» GOAL OF THE EXERCISE:
Count how many lines hold the string "joints". Give that number alone.

BEGIN DATA LINES

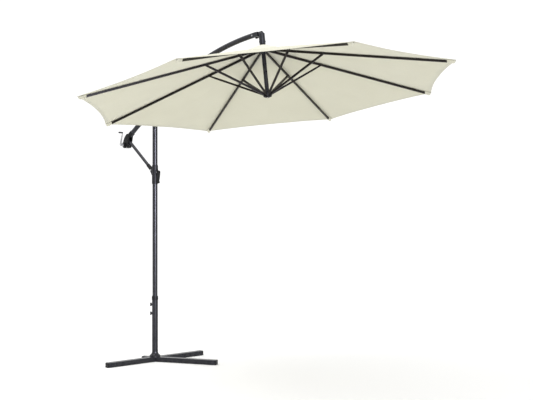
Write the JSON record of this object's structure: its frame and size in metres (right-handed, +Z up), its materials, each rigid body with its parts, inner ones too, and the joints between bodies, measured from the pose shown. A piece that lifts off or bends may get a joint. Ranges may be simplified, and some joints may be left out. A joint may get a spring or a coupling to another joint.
{
  "type": "cantilever parasol",
  "caption": "Cantilever parasol with a ribbed canopy hung from a curved tilting boom, on a turning mast with a slider, strut, crank winch and cross base.",
  "frame": {"origin": "on the floor at the mast's axis, in the underside of the cross base", "axes": "+X from the mast towards the canopy, +Y to the left seen from behind the mast, +Z up"},
  "size_m": [2.9399, 2.4944, 2.5045],
  "materials": {
    "coated_steel": "satin anthracite powder coat",
    "coated_aluminium": "satin anthracite powder coat on a casting",
    "rib_profile": "dark brown powder coat on drawn tube",
    "black_plastic": "moulded, matte black",
    "grey_plastic": "moulded, anthracite",
    "grip_plastic": "moulded, dark grey",
    "zinc_steel": "bright zinc plate",
    "cord": "braided polyester cord",
    "canopy_cloth": "woven polyester, cream"
  },
  "bodies": {
    "base": {"base_bar_long": "coated_steel", "base_bar_short": "coated_steel", "base_end_caps": "black_plastic", "base_post": "coated_steel", "base_bolts": "zinc_steel", "post_collar": "black_plastic"},
    "wing_screw_upper": {"wing_screw_upper": "black_plastic"},
    "wing_screw_lower": {"wing_screw_lower": "black_plastic"},
    "mast": {"mast_foot_plug": "black_plastic", "mast_lower_tube": "coated_steel", "mast_upper_tube": "coated_steel", "mast_head": "coated_steel", "mast_head_bolt": "zinc_steel"},
    "slider": {"slider_sleeve": "grey_plastic", "slider_bush": "black_plastic", "slider_pins": "zinc_steel"},
    "lever": {"release_lever": "black_plastic"},
    "strut": {"strut_tube": "coated_steel", "strut_socket": "black_plastic"},
    "boom": {"boom_tube": "coated_steel", "boom_saddle": "coated_steel", "winch_shell_left": "black_plastic", "winch_shell_right": "black_plastic", "winch_screws": "zinc_steel", "lift_cord": "cord"},
    "crank": {"winch_spool": "zinc_steel", "crank_arm": "zinc_steel"},
    "grip": {"crank_grip": "grip_plastic"},
    "head": {"head_elbow": "coated_aluminium", "head_bolt": "zinc_steel", "stem_tube": "coated_steel", "top_hub": "black_plastic"},
    "pulley": {"cord_pulley": "black_plastic"},
    "cord_mid": {"lift_cord_mid": "cord"},
    "runner": {"runner": "black_plastic", "lift_cord_drop": "cord"},
    "rib_1": {"rib_1": "rib_profile", "canopy_sector_1": "canopy_cloth"},
    "stretcher_1": {"stretcher_1": "rib_profile"},
    "rib_2": {"rib_2": "rib_profile", "canopy_sector_2": "canopy_cloth"},
    "stretcher_2": {"stretcher_2": "rib_profile"},
    "rib_3": {"rib_3": "rib_profile", "canopy_sector_3": "canopy_cloth"},
    "stretcher_3": {"stretcher_3": "rib_profile"},
    "rib_4": {"rib_4": "rib_profile", "canopy_sector_4": "canopy_cloth"},
    "stretcher_4": {"stretcher_4": "rib_profile"},
    "rib_5": {"rib_5": "rib_profile", "canopy_sector_5": "canopy_cloth"},
    "stretcher_5": {"stretcher_5": "rib_profile"},
    "rib_6": {"rib_6": "rib_profile", "canopy_sector_6": "canopy_cloth"},
    "stretcher_6": {"stretcher_6": "rib_profile"},
    "rib_7": {"rib_7": "rib_profile", "canopy_sector_7": "canopy_cloth"},
    "stretcher_7": {"stretcher_7": "rib_profile"},
    "rib_8": {"rib_8": "rib_profile", "canopy_sector_8": "canopy_cloth"},
    "stretcher_8": {"stretcher_8": "rib_profile"}
  },
  "joints": [
    {"name": "mast_swivel", "type": "hinge", "parent": "base", "child": "mast", "pos_m": [0, 0, 0], "axis": [0, 0, 1], "continuous": true},
    {"name": "wing_screw_upper_turn", "type": "hinge", "parent": "base", "child": "wing_screw_upper", "pos_m": [0, 0, 0.458], "axis": [-0.7071, -0.7071, 0], "range_deg": [0, 1080]},
    {"name": "wing_screw_lower_turn", "type": "hinge", "parent": "base", "child": "wing_screw_lower", "pos_m": [0, 0, 0.387], "axis": [-0.7071, -0.7071, 0], "range_deg": [0, 1080]},
    {"name": "boom_tilt", "type": "hinge", "parent": "mast", "child": "boom", "pos_m": [0, 0, 2.01084], "axis": [0, 1, 0], "range_deg": [0, 38]},
    {"name": "slider_slide", "type": "slide", "parent": "mast", "child": "slider", "axis": [0, 0, 1], "range_m": [0, 0.392]},
    {"name": "strut_turn", "type": "hinge", "parent": "slider", "child": "strut", "pos_m": [-0.038, 0, 1.54], "axis": [0, 1, 0], "range_deg": [-21.7, 0]},
    {"name": "head_swing", "type": "hinge", "parent": "boom", "child": "head", "pos_m": [1.1576, 0, 2.47728], "axis": [0, -1, 0], "range_deg": [0, 38]},
    {"name": "lever_pull", "type": "hinge", "parent": "slider", "child": "lever", "pos_m": [0.036, 0, 1.522], "axis": [0, -1, 0], "range_deg": [0, 20], "stiffness_Nm_per_rad": 1.5, "springref_deg": -20.05},
    {"name": "crank_turn", "type": "hinge", "parent": "boom", "child": "crank", "pos_m": [-0.386, 0, 1.758], "axis": [0, 1, 0], "range_deg": [0, 1800]},
    {"name": "grip_turn", "type": "hinge", "parent": "crank", "child": "grip", "pos_m": [-0.35618, 0, 1.85554], "axis": [0, 1, 0], "continuous": true},
    {"name": "pulley_turn", "type": "hinge", "parent": "head", "child": "pulley", "pos_m": [1.21935, 0, 2.47187], "axis": [0, 1, 0], "range_deg": [0, 2525]},
    {"name": "runner_slide", "type": "slide", "parent": "head", "child": "runner", "axis": [0.1357, 0, -0.9907], "range_m": [0, 0.573]},
    {"name": "cord_mid_slide", "type": "slide", "parent": "head", "child": "cord_mid", "axis": [0.1357, 0, -0.9907], "range_m": [0, 0.287]},
    {"name": "canopy_fold", "type": "hinge", "parent": "head", "child": "rib_1", "pos_m": [1.27188, 0.01072, 2.36737], "axis": [-0.3791, 0.9239, -0.0519], "range_deg": [0, 66], "deforming": ["canopy_sector_1"]},
    {"name": "stretcher_1_turn", "type": "hinge", "parent": "rib_1", "child": "stretcher_1", "pos_m": [1.66932, 0.17087, 2.31493], "axis": [0.3791, -0.9239, 0.0519], "range_deg": [0, 120]},
    {"name": "rib_2_turn", "type": "hinge", "parent": "head", "child": "rib_2", "pos_m": [1.25687, 0.02587, 2.36532], "axis": [-0.9153, 0.3827, -0.1254], "range_deg": [0, 66], "deforming": ["canopy_sector_2"]},
    {"name": "stretcher_2_turn", "type": "hinge", "parent": "rib_2", "child": "stretcher_2", "pos_m": [1.42991, 0.41251, 2.28214], "axis": [0.9153, -0.3827, 0.1254], "range_deg": [0, 120]},
    {"name": "rib_3_turn", "type": "hinge", "parent": "head", "child": "rib_3", "pos_m": [1.23564, 0.02587, 2.36241], "axis": [-0.9153, -0.3827, -0.1254], "range_deg": [0, 66], "deforming": ["canopy_sector_3"]},
    {"name": "stretcher_3_turn", "type": "hinge", "parent": "rib_3", "child": "stretcher_3", "pos_m": [1.09134, 0.41251, 2.23576], "axis": [0.9153, 0.3827, 0.1254], "range_deg": [0, 120]},
    {"name": "rib_4_turn", "type": "hinge", "parent": "head", "child": "rib_4", "pos_m": [1.22062, 0.01072, 2.36035], "axis": [-0.3791, -0.9239, -0.0519], "range_deg": [0, 66], "deforming": ["canopy_sector_4"]},
    {"name": "stretcher_4_turn", "type": "hinge", "parent": "rib_4", "child": "stretcher_4", "pos_m": [0.85193, 0.17087, 2.20296], "axis": [0.3791, 0.9239, 0.0519], "range_deg": [0, 120]},
    {"name": "rib_5_turn", "type": "hinge", "parent": "head", "child": "rib_5", "pos_m": [1.22062, -0.01072, 2.36035], "axis": [0.3791, -0.9239, 0.0519], "range_deg": [0, 66], "deforming": ["canopy_sector_5"]},
    {"name": "stretcher_5_turn", "type": "hinge", "parent": "rib_5", "child": "stretcher_5", "pos_m": [0.85193, -0.17087, 2.20296], "axis": [-0.3791, 0.9239, -0.0519], "range_deg": [0, 120]},
    {"name": "rib_6_turn", "type": "hinge", "parent": "head", "child": "rib_6", "pos_m": [1.23564, -0.02587, 2.36241], "axis": [0.9153, -0.3827, 0.1254], "range_deg": [0, 66], "deforming": ["canopy_sector_6"]},
    {"name": "stretcher_6_turn", "type": "hinge", "parent": "rib_6", "child": "stretcher_6", "pos_m": [1.09134, -0.41251, 2.23576], "axis": [-0.9153, 0.3827, -0.1254], "range_deg": [0, 120]},
    {"name": "rib_7_turn", "type": "hinge", "parent": "head", "child": "rib_7", "pos_m": [1.25687, -0.02587, 2.36532], "axis": [0.9153, 0.3827, 0.1254], "range_deg": [0, 66], "deforming": ["canopy_sector_7"]},
    {"name": "stretcher_7_turn", "type": "hinge", "parent": "rib_7", "child": "stretcher_7", "pos_m": [1.42991, -0.41251, 2.28214], "axis": [-0.9153, -0.3827, -0.1254], "range_deg": [0, 120]},
    {"name": "rib_8_turn", "type": "hinge", "parent": "head", "child": "rib_8", "pos_m": [1.27188, -0.01072, 2.36737], "axis": [0.3791, 0.9239, 0.0519], "range_deg": [0, 66], "deforming": ["canopy_sector_8"]},
    {"name": "stretcher_8_turn", "type": "hinge", "parent": "rib_8", "child": "stretcher_8", "pos_m": [1.66932, -0.17087, 2.31493], "axis": [-0.3791, -0.9239, -0.0519], "range_deg": [0, 120]}
  ],
  "couplings": [
    {"joint": "slider_slide", "follows": "boom_tilt", "m_per_rad": 0.5893},
    {"joint": "strut_turn", "follows": "boom_tilt", "ratio": -0.5662},
    {"joint": "head_swing", "follows": "boom_tilt", "ratio": 1},
    {"joint": "stretcher_1_turn", "follows": "canopy_fold", "ratio": 1.8133},
    {"joint": "rib_2_turn", "follows": "canopy_fold", "ratio": 1},
    {"joint": "stretcher_2_turn", "follows": "canopy_fold", "ratio": 1.8133},
    {"joint": "rib_3_turn", "follows": "canopy_fold", "ratio": 1},
    {"joint": "stretcher_3_turn", "follows": "canopy_fold", "ratio": 1.8133},
    {"joint": "rib_4_turn", "follows": "canopy_fold", "ratio": 1},
    {"joint": "stretcher_4_turn", "follows": "canopy_fold", "ratio": 1.8133},
    {"joint": "rib_5_turn", "follows": "canopy_fold", "ratio": 1},
    {"joint": "stretcher_5_turn", "follows": "canopy_fold", "ratio": 1.8133},
    {"joint": "rib_6_turn", "follows": "canopy_fold", "ratio": 1},
    {"joint": "stretcher_6_turn", "follows": "canopy_fold", "ratio": 1.8133},
    {"joint": "rib_7_turn", "follows": "canopy_fold", "ratio": 1},
    {"joint": "stretcher_7_turn", "follows": "canopy_fold", "ratio": 1.8133},
    {"joint": "rib_8_turn", "follows": "canopy_fold", "ratio": 1},
    {"joint": "stretcher_8_turn", "follows": "canopy_fold", "ratio": 1.8133},
    {"joint": "runner_slide", "follows": "canopy_fold", "m_per_rad": 0.49698},
    {"joint": "cord_mid_slide", "follows": "canopy_fold", "m_per_rad": 0.24849},
    {"joint": "crank_turn", "follows": "canopy_fold", "ratio": 27.273},
    {"joint": "pulley_turn", "follows": "canopy_fold", "ratio": 38.229}
  ]
}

END DATA LINES

» RESPONSE TO THIS TASK:
2